Plank and Frisk had said this year that the company was making progress on its goals, but Wall Street finally started buying in after Under Armour reported strong third-quarter results. The company beat profit and revenue projections while reducing its inventory more than expected. Analyst after analyst congratulated Under Armour on its results during an Oct. 30 conference call.

The confidence showed in Under Armour's stock price, as shares surged more than 25 percent that day. 
Despite the progress, Plank said Under Armour still has "a lot of work to do." Under Armour's sales rose 2 percent in the third quarter to $1.4 billion but remained sluggish in North America, where they declined 2 percent. The overall growth continued to be a far cry from the 20 percent or more sales growth Under Armour reported for 26 straight quarters.
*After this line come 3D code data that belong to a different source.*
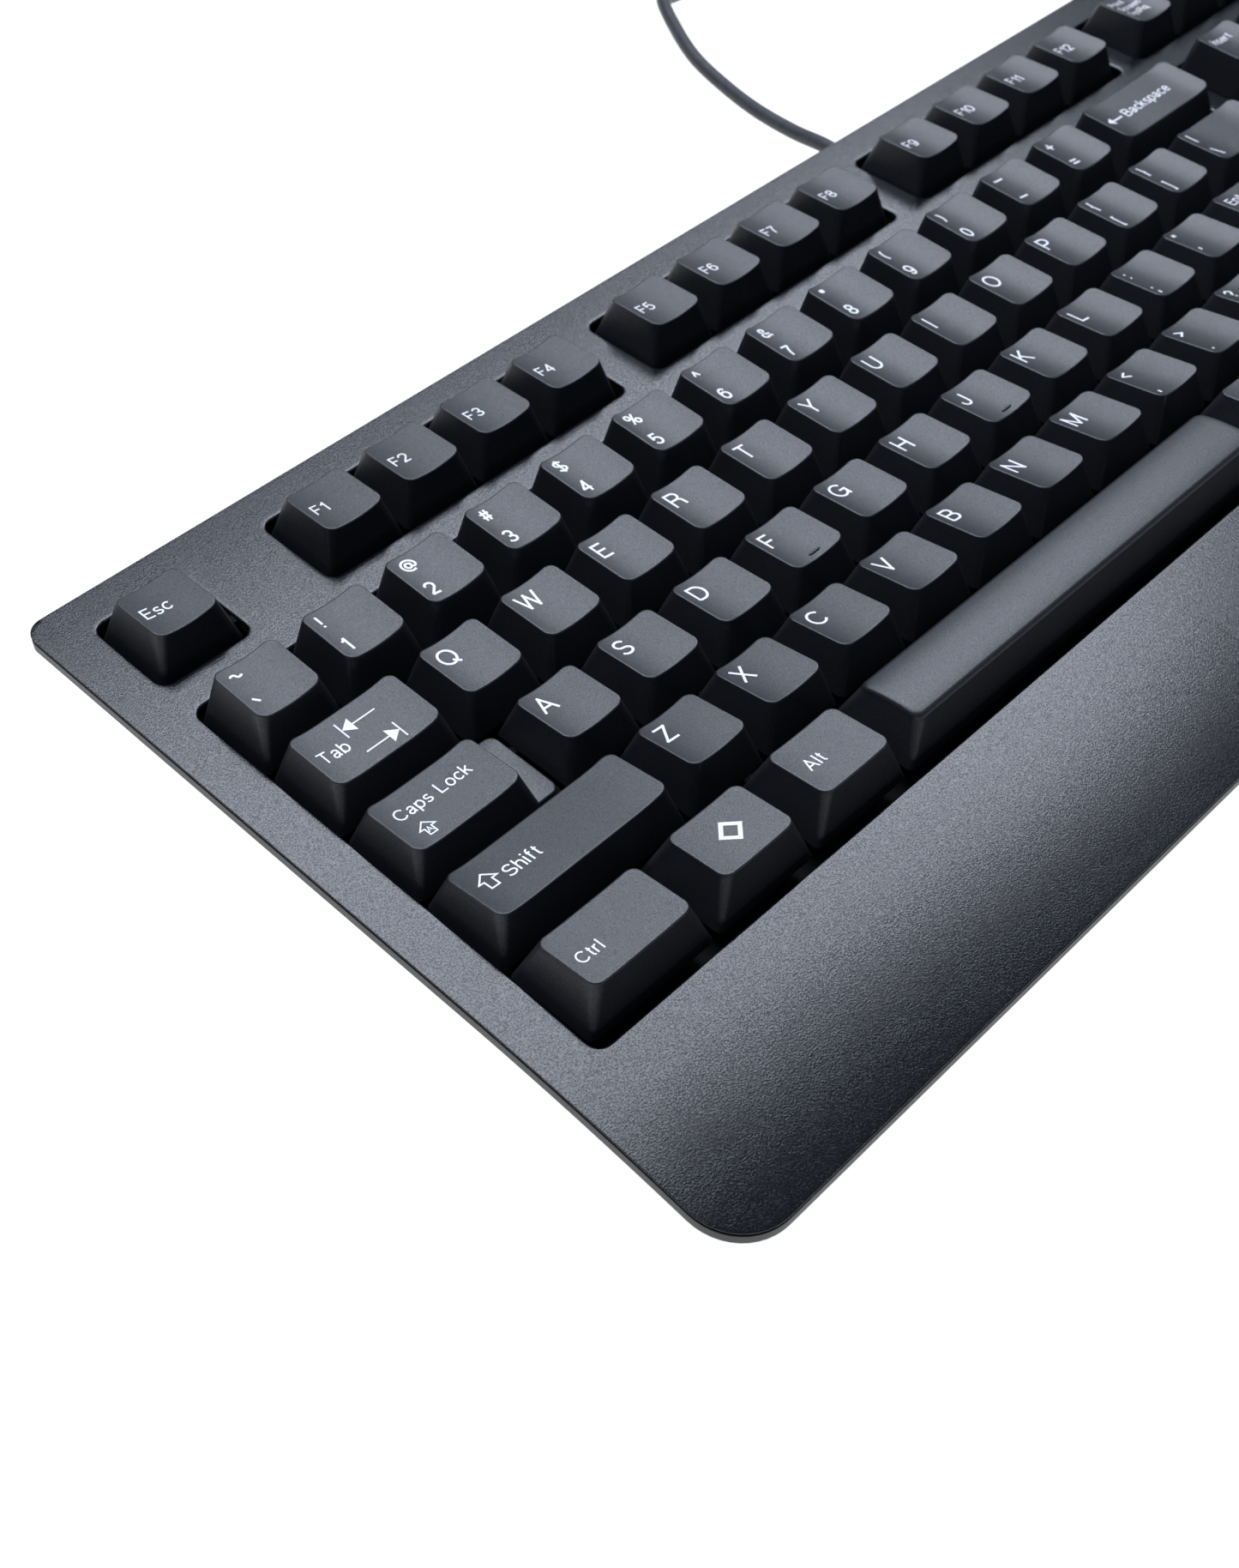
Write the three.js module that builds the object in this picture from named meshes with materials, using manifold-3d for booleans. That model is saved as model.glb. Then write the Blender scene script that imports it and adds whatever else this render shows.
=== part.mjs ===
// Full-size mechanical keyboard with a palm-rest deck, sculpted keycaps and a fixed cable.
// Millimetres, +Z up, +X to the typist's right, +Y towards the back of the desk.
//
// Everything above the feet is laid out in the "deck frame", whose Z = 0 plane is the deck's flat
// top, X = 0 the left side of the main key block and Y = 0 the home row. The deck frame is then
// turned by DECK_TILT so that the underside sits level on the desk.
import * as THREE from "three";
import { mergeVertices } from "three/addons/utils/BufferGeometryUtils.js";
import Module from "manifold-3d";

const wasm = await Module();
wasm.setup();

// ---- driving dimensions ----
const UNIT = 19.05; // centre distance of two neighbouring keys
const DECK_TILT = THREE.MathUtils.degToRad(3);
const BLOCK_GAP = 8; // main block to navigation block, and navigation block to number pad

const MAIN_WIDTH = 15 * UNIT;
const NAV_LEFT = MAIN_WIDTH + BLOCK_GAP;
const PAD_LEFT = NAV_LEFT + 3 * UNIT + BLOCK_GAP;
const PAD_RIGHT = PAD_LEFT + 4 * UNIT;

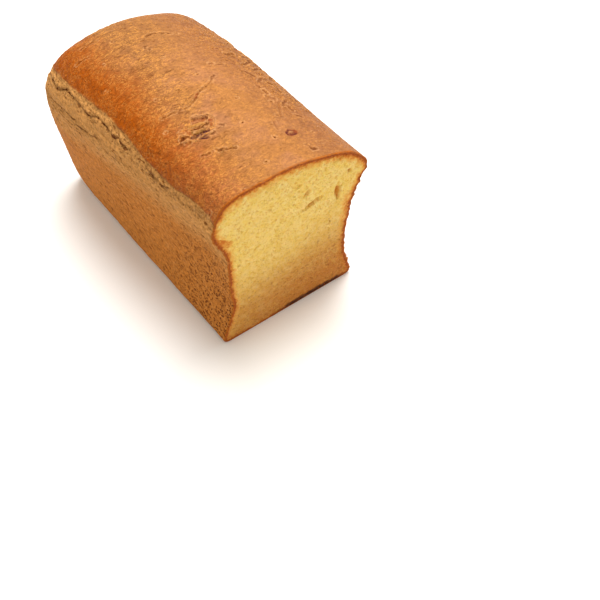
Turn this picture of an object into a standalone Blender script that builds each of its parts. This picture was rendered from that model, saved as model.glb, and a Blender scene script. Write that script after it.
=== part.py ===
"""Tin loaf with one end cut off, as one closed solid.

Metres, +Z up. The cut face looks along -Y, the heel is at +Y, and the loaf
rests on z = 0 with the origin at the bottom centre of its box.
"""
import bmesh
import bpy
from mathutils import Matrix, Vector

NAME = "tin_loaf"
MM = 0.001

# Driving dimensions
LENGTH = 188 * MM          # from the cut face to the heel, at the base
CUT_SKEW = 0.08            # the knife ran this far out of square, as a slope in y over x

COLUMNS = 6                # faces across the loaf
SUBDIVISIONS = 2

# Cross-sections at the cut and near the heel, in millimetres. Each side runs
# from the base up to the edge of the dome, as (half-width, height): the base
# corner, the waist, the foot of the break and the shoulder, which rose over
# the rim of the tin. The dome runs from left to right, as (place, height).
CUT_LEFT = ((50, 0), (52, 5), (39, 32), (39, 63), (38, 83), (42, 94), (47, 104), (45, 116))
CUT_RIGHT = ((47, 0), (47, 5), (39, 32), (41, 60), (45, 80), (49, 91), (56, 100), (44, 113))
CUT_DOME = ((-36, 127), (-19, 126), (0, 128), (18, 124), (37, 118))
HEEL_LEFT = ((51, 0), (53, 8), (54, 32), (56, 58), (57, 76), (57, 86), (57, 98), (52, 112))
HEEL_RIGHT = ((46, 0), (48, 8), (46, 32), (47, 58), (51, 78), (56, 88), (57, 97), (47, 108))
HEEL_DOME = ((-41, 124), (-21, 129), (0, 129), (18, 124), (36, 116))
# How the heel rounds over, level by level of the sides: how far it stands
# back and comes down, in millimetres, and the share by which it narrows.
HEEL_SET_BACK = (3, 0, 1, 2, 3, 5, 8, 13)
HEEL_DROP = (0, 0, 0, 0, 1, 2, 3, 6)
HEEL_NARROWING = (0.04, 0.04, 0.04, 0.05, 0.07, 0.10, 0.13, 0.17)
# Where the rows stand along the loaf, as shares of its length, how far each
# has gone from the section at the cut to that near the heel, by what share
# its dome and shoulders swell, and how far it has rounded over into the heel.
ROW_PLACES = (0.0, 0.12, 0.28, 0.44, 0.60, 0.73, 0.835, 0.915, 0.965, 1.0)
ROW_BLENDS = (0.0, 0.10, 0.30, 0.55, 0.75, 0.90, 1.0, 1.0, 1.0, 1.0)
ROW_SWELLS = (0.0, -0.01, 0.0, 0.02, 0.03, 0.02, 0.0, 0.0, 0.0, 0.0)
ROW_ENDS = (0.0, 0.0, 0.0, 0.0, 0.0, 0.0, 0.06, 0.22, 0.54, 1.0)
SHOULDER_LEVEL = 5         # the first level of the sides that swells
BASE_ROW = 0.88            # place of the bottom's outer columns, as a share of the half-width

CRUST_COLOUR = (0.52, 0.22, 0.07, 1.0)
CRUST_ROUGHNESS = 0.6


def clear_scene():
    """Remove the objects that are in the scene already."""
    for old in list(bpy.data.objects):
        bpy.data.objects.remove(old)


def gridded_box(columns, rows, levels):
    """A box from (0, 0, 0) to (1, 1, 1) whose faces are divided into a grid."""
    cage = bmesh.new()
    bmesh.ops.create_cube(cage, size=1.0, matrix=Matrix.Translation((0.5, 0.5, 0.5)))
    for axis, count in enumerate((columns, rows, levels)):
        along = [
            edge
            for edge in cage.edges
            if abs(edge.verts[1].co[axis] - edge.verts[0].co[axis]) > 0.5
        ]
        bmesh.ops.subdivide_edges(cage, edges=along, cuts=count - 1, use_grid_fill=True)
    return cage


def side_point(left, right, column, level):
    """Place across and height of a cage point on a side, an end or the bottom."""
    share = column / COLUMNS
    across = 2 * share - 1
    if level == 0 and column in (1, COLUMNS - 1):
        across = BASE_ROW if across > 0 else -BASE_ROW
    half_width = right[level][0] if across > 0 else left[level][0]
    height = left[level][1] * (1 - share) + right[level][1] * share
    return Vector((across * half_width, height))


def row_point(column, row, level):
    """Place of a cage point, in millimetres, from its place in the grid."""
    cut = side_point(CUT_LEFT, CUT_RIGHT, column, level)
    heel = side_point(HEEL_LEFT, HEEL_RIGHT, column, level)
    x, z = cut.lerp(heel, ROW_BLENDS[row])
    end = ROW_ENDS[row]
    z -= end * HEEL_DROP[level]
    if level == len(CUT_LEFT) - 1 and 0 < column < COLUMNS:
        crown = Vector(CUT_DOME[column - 1]).lerp(Vector(HEEL_DOME[column - 1]), ROW_BLENDS[row])
        x, z = crown.x, crown.y * (1 - end) + z * end
    x *= 1 - end * HEEL_NARROWING[level]
    if level >= SHOULDER_LEVEL:
        x *= 1 + ROW_SWELLS[row]
    y = ROW_PLACES[row] * (LENGTH / MM - HEEL_SET_BACK[level])
    if row == 0:
        y -= CUT_SKEW * x
    return Vector((x, y, z))


def place_cage(cage):
    """Move the points of the gridded box to the loaf's shape."""
    counts = (COLUMNS, len(ROW_PLACES) - 1, len(CUT_LEFT) - 1)
    for point in cage.verts:
        column, row, level = (round(share * count) for share, count in zip(point.co, counts))
        point.co = row_point(column, row, level) * MM


def crease_cut(cage):
    """Keep the edge of the cut face sharp through the subdivision."""
    crease = cage.edges.layers.float.new("crease_edge")
    for edge in cage.edges:
        fronts = [face.normal.y < -0.9 for face in edge.link_faces]
        if fronts.count(True) == 1:
            edge[crease] = 1.0


def make_loaf():
    """Build the loaf's object from its cage."""
    cage = gridded_box(COLUMNS, len(ROW_PLACES) - 1, len(CUT_LEFT) - 1)
    crease_cut(cage)
    place_cage(cage)
    mesh = bpy.data.meshes.new(NAME)
    cage.to_mesh(mesh)
    cage.free()
    mesh.shade_smooth()
    loaf = bpy.data.objects.new(NAME, mesh)
    smooth = loaf.modifiers.new("Smooth", "SUBSURF")
    smooth.levels = SUBDIVISIONS
    smooth.render_levels = SUBDIVISIONS
    return loaf


def stand_on_origin(loaf):
    """Put the bottom centre of the finished loaf's box at the origin."""
    bpy.context.view_layer.update()
    finished = loaf.evaluated_get(bpy.context.evaluated_depsgraph_get())
    skin = finished.to_mesh()
    xs, ys, zs = zip(*(point.co for point in skin.vertices))
    loaf.location = -(min(xs) + max(xs)) / 2, -(min(ys) + max(ys)) / 2, -min(zs)
    finished.to_mesh_clear()


def crust_material():
    """Baked crust: warm brown and nearly matt."""
    material = bpy.data.materials.new("crust")
    material.use_nodes = True
    shader = material.node_tree.nodes["Principled BSDF"]
    shader.inputs["Base Color"].default_value = CRUST_COLOUR
    shader.inputs["Roughness"].default_value = CRUST_ROUGHNESS
    shader.inputs["Metallic"].default_value = 0.0
    return material


def main():
    """Make the loaf in a collection of its own."""
    clear_scene()
    loaf = make_loaf()
    loaf.data.materials.append(crust_material())
    pieces = bpy.data.collections.new(NAME)
    bpy.context.scene.collection.children.link(pieces)
    pieces.objects.link(loaf)
    stand_on_origin(loaf)


main()
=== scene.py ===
"""Tin loaf with one end cut off: its crust, its crumb, and the studio it stands in.

The loaf is shaped in millimetres, in its own space: x across, y from the cut
to the heel, z up from the base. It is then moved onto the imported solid.
"""

import logging
import math
from collections.abc import Callable, Iterator
from contextlib import contextmanager
from dataclasses import dataclass, field
from enum import Enum
from itertools import product

import bmesh
import bpy
import numpy as np
from mathutils import Matrix, Vector

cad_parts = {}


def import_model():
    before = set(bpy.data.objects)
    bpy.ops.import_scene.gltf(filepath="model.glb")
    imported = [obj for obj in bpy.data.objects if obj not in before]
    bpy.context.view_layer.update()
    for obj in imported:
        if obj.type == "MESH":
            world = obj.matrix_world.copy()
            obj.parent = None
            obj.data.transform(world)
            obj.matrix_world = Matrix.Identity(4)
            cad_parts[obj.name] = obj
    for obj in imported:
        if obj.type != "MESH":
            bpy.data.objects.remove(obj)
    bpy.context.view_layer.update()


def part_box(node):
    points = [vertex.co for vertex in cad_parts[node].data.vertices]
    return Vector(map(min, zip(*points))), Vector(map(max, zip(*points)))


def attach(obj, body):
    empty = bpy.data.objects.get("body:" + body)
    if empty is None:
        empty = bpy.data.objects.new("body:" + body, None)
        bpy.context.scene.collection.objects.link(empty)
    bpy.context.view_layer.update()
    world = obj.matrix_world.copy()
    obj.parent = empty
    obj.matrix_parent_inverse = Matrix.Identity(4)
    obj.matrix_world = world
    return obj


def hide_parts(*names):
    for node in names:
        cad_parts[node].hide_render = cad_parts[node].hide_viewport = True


NODE = "tin_loaf"
BODY = "root"
MM = 0.001

Colour = tuple[float, float, float]
Pair = tuple[float, float]

log = logging.getLogger("tin_loaf")


# ---------------------------------------------------------------- modelling


class Pick(Enum):
    """What edit mode selects."""

    VERTICES = "VERT"
    EDGES = "EDGE"
    FACES = "FACE"


def only(piece: bpy.types.Object) -> None:
    """Selects this piece alone and makes it the active one.

    Args:
        piece: the object that the next operators work on.
    """
    bpy.ops.object.select_all(action="DESELECT")
    piece.select_set(True)
    bpy.context.view_layer.objects.active = piece


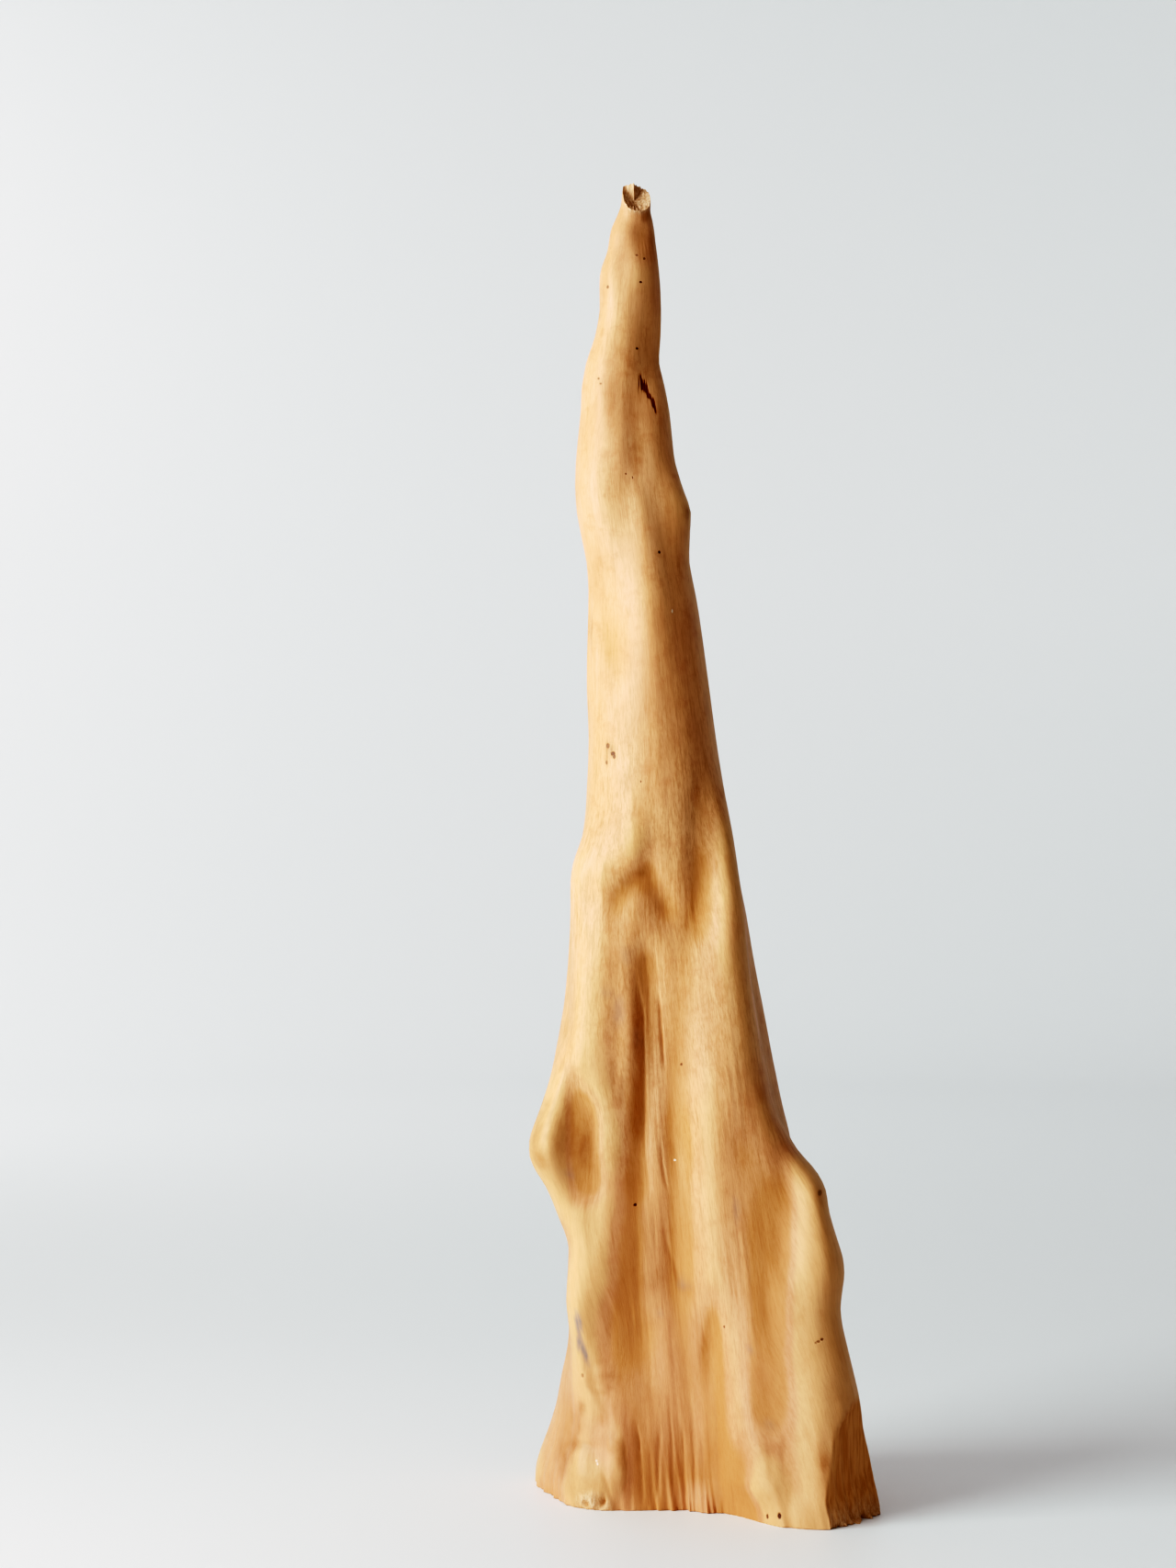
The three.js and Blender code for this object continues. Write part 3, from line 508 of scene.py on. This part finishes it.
frayed = np.clip(1.3 - np.hypot((x + 76) / 11, (z - 3) / 9), 0, 1) * front * (y < -20)
relief += lumps + frayed * 0.45 * grown_noise(31, 1.0, 1.6)
torn = np.clip(frayed * 1.6, 0, 1) * np.clip(0.35 + lumps * 0.5, 0, 1)
# painted shade in the pits between the curls
painted_recess_shade = np.maximum(painted_recess_shade, np.clip(-lumps * 0.55, 0, 1))
radius = radius + relief / 1000

# the axe takes the chip off again in three strokes, and the last fibres tear: a point of each
# stroke's face and the way out of it
STROKES = [
    ((0.0812, -0.0857, 0.03), (0.82, -0.57, 0.0)),
    ((0.0837, -0.0810, 0.058), (0.866, -0.331, -0.377)),
    ((0.0805, -0.0892, 0.011), (0.78, -0.627, 0.25)),
]
base = np.stack([pith_x, pith_y, heights], 2)
way_out = np.stack([np.cos(turns), np.sin(turns), 0 * turns], 1)
chip_radius = np.full_like(radius, -1e9)
for point, out in STROKES:
    out = np.array(out) / np.linalg.norm(out)
    slope = way_out @ out
    reach = np.where(slope > 0.05, ((np.array(point) - base) @ out) / np.maximum(slope, 0.05), 1e9)
    chip_radius = np.maximum(chip_radius, reach)
tool = 0.16 * grown_noise(41, 2.2, 20) + 0.12 * np.sin(heights * 1000 / 7.0 + turns * 9)
tears = np.clip(1.2 - heights * 1000 / 14, 0, 1)
chip_radius = chip_radius + (tool + tears * 0.8 * grown_noise(42, 1.1, 1.8)) / 1000
cut = (chip_radius < radius) & (heights < 0.1) & (chip_radius > 0.03)
radius = np.where(cut, chip_radius, radius)
cut_mask = smoothed(cut.astype(float), 0.7, 0.6)
torn = np.maximum(torn, cut_mask * tears * 0.8)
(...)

That streak ended in 2016.

Plank admitted no one is "jumping up and down about the size of the growth," though he praised the company's ability to increase sales while undergoing a "seismic shift."

"We are not crazy about the sort of overall position," Plank said. "If you asked me if I'd say is business great, I don't know if it's great. … I think we are just doing fine. If we can do this sort of restoration of filling and really making strong this team and this operating structure, I think we're really going to be something to deal with in about another 12 months or so."

To turn Under Armour around, management implemented a restructuring plan expected to cost between $200 million and $220 million this year. That plan includes closing underperforming facilities and retail locations while laying off employees.

Under Armour also made changes to its organizational structure to improve category management and has tightened up its supply chain.